- Data shown
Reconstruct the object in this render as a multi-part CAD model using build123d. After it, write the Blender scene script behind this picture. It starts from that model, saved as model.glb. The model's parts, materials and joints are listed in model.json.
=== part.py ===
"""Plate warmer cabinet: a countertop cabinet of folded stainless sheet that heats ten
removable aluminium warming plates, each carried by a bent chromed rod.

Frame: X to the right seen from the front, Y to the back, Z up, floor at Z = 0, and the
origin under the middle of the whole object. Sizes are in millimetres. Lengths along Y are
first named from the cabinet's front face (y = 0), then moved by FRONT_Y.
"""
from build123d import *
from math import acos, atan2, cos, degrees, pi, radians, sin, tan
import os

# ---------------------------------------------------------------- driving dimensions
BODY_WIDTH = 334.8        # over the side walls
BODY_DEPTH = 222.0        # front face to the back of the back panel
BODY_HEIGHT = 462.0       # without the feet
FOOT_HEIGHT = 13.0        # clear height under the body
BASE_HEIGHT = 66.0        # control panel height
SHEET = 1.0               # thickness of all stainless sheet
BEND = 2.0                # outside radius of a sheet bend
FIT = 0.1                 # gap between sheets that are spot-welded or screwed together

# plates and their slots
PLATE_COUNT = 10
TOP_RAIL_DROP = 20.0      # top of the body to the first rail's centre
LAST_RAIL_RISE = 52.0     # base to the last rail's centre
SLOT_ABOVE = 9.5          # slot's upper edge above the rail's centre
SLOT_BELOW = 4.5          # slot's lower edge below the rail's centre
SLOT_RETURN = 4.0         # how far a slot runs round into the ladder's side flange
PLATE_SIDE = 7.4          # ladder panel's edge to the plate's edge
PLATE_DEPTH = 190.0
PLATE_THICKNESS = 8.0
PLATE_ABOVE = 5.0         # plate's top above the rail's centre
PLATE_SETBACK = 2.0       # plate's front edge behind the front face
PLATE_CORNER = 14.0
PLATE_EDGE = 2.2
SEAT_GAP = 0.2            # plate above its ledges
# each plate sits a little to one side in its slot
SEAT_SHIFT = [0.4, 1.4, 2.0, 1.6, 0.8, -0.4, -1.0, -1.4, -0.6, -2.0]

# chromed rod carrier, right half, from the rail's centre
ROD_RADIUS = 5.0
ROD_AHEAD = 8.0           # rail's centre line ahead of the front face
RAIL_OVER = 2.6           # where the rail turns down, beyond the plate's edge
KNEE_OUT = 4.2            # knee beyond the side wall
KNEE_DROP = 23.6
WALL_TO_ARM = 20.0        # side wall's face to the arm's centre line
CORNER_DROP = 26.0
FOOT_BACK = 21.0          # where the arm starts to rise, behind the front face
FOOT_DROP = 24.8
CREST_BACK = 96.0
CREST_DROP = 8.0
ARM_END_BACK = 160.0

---

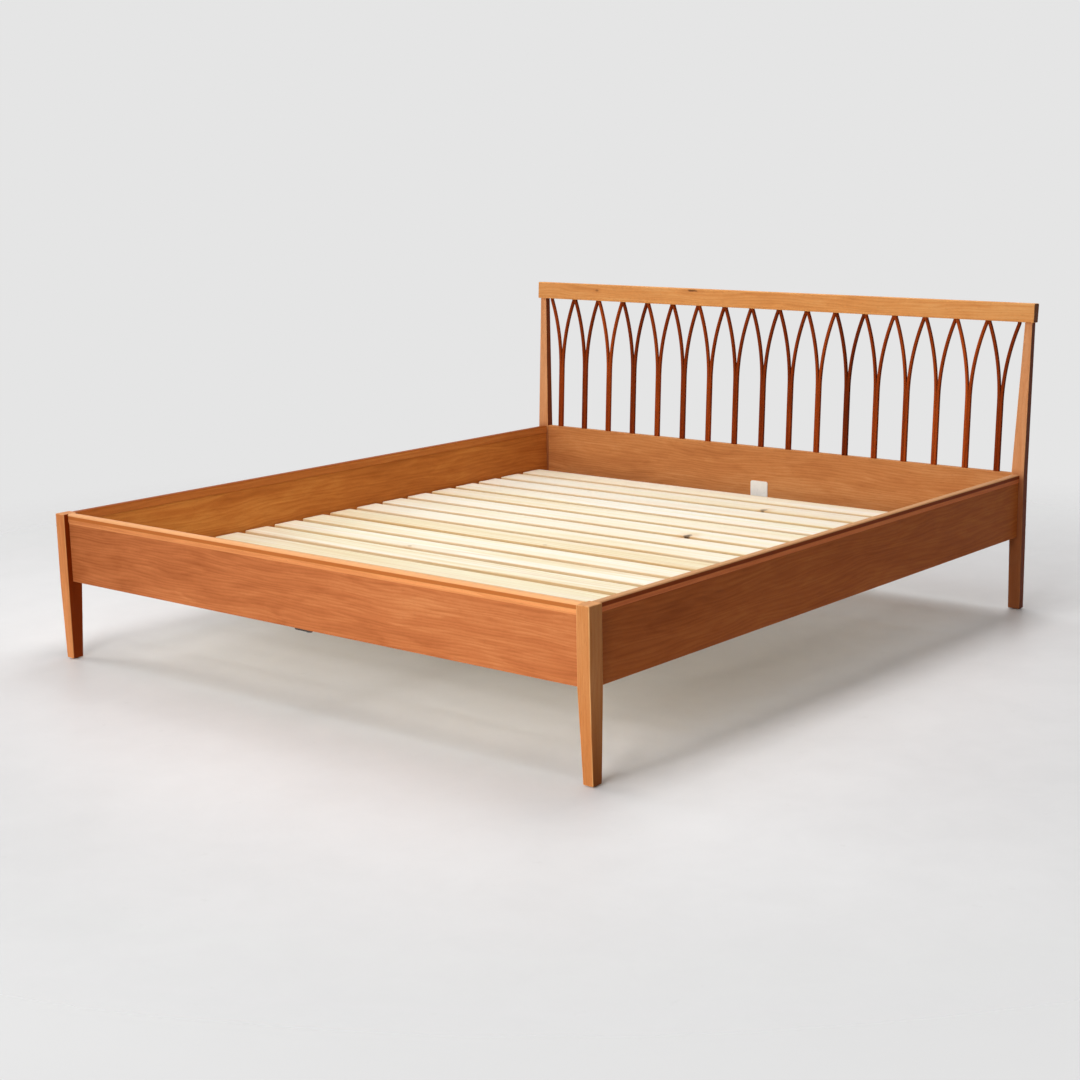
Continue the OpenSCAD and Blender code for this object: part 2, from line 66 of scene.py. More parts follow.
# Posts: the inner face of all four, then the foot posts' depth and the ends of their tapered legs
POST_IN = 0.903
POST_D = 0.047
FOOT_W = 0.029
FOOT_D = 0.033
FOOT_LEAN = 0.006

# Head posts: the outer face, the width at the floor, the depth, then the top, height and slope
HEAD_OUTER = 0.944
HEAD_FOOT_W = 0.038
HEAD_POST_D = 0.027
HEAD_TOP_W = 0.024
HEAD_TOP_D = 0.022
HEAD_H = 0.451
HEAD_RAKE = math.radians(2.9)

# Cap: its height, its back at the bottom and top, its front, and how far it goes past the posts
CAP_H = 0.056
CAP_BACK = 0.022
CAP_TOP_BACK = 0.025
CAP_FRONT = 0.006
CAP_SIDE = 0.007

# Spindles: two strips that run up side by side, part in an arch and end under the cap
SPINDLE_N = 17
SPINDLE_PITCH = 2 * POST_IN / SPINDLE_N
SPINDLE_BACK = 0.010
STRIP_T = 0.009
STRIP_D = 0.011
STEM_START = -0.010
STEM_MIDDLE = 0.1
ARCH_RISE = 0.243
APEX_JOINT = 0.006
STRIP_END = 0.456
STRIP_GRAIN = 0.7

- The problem
All lines in the listing above from the line containing "Continue the OpenSCAD" to the line containing "CAP_SIDE = 0.007", inclusive, should be retyped exactly; no other lines should appear.

- Reply to the task
Continue the OpenSCAD and Blender code for this object: part 2, from line 66 of scene.py. More parts follow.
# Posts: the inner face of all four, then the foot posts' depth and the ends of their tapered legs
POST_IN = 0.903
POST_D = 0.047
FOOT_W = 0.029
FOOT_D = 0.033
FOOT_LEAN = 0.006

# Head posts: the outer face, the width at the floor, the depth, then the top, height and slope
HEAD_OUTER = 0.944
HEAD_FOOT_W = 0.038
HEAD_POST_D = 0.027
HEAD_TOP_W = 0.024
HEAD_TOP_D = 0.022
HEAD_H = 0.451
HEAD_RAKE = math.radians(2.9)

# Cap: its height, its back at the bottom and top, its front, and how far it goes past the posts
CAP_H = 0.056
CAP_BACK = 0.022
CAP_TOP_BACK = 0.025
CAP_FRONT = 0.006
CAP_SIDE = 0.007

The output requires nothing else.